The North Dakota House of Representatives is the lower house of the North Dakota Legislative Assembly and is larger than the North Dakota Senate.

North Dakota is divided into between 40 and 54 legislative districts apportioned by population as determined by the decennial census. The 2000 redistricting plan provided for 47 districts. As each district elects two Representatives to the House, there are currently 94 representatives in the House.
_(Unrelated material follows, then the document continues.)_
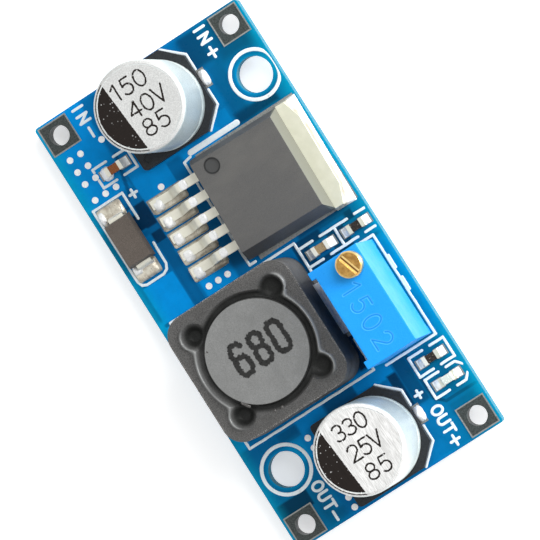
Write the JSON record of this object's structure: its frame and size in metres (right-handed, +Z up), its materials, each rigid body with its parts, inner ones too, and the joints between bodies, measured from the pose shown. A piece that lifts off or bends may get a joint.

Representatives serve four-year terms. Elections are staggered such that half the districts have elections every two years. Originally, the North Dakota Constitution limited members of the North Dakota House of Representatives to two-year terms, with all representatives standing for reelection at the same time. That practice continued until 1996, when the voters approved a constitutional amendment that changed the term for representatives to four-years with staggered terms. The amendment went into effect July 1, 1997, and was first applied in the 1998 elections. Every two years half the districts elect both their representatives by block voting. In the 2022 North Dakota elections, a ballot measure passed with 63.4% of the vote creating term limits of eight years in the North Dakota House, which was put into effect starting January 2023.

The House Chamber is located in the North Dakota State Capitol in Bismarck, North Dakota.

Composition of the House

67th Legislative Assembly (2021–2023)

2021–2022 officers

Members of the 67th House
The below individuals are members of the North Dakota House of Representatives for the 67th Legislative Assembly (2021–2023). 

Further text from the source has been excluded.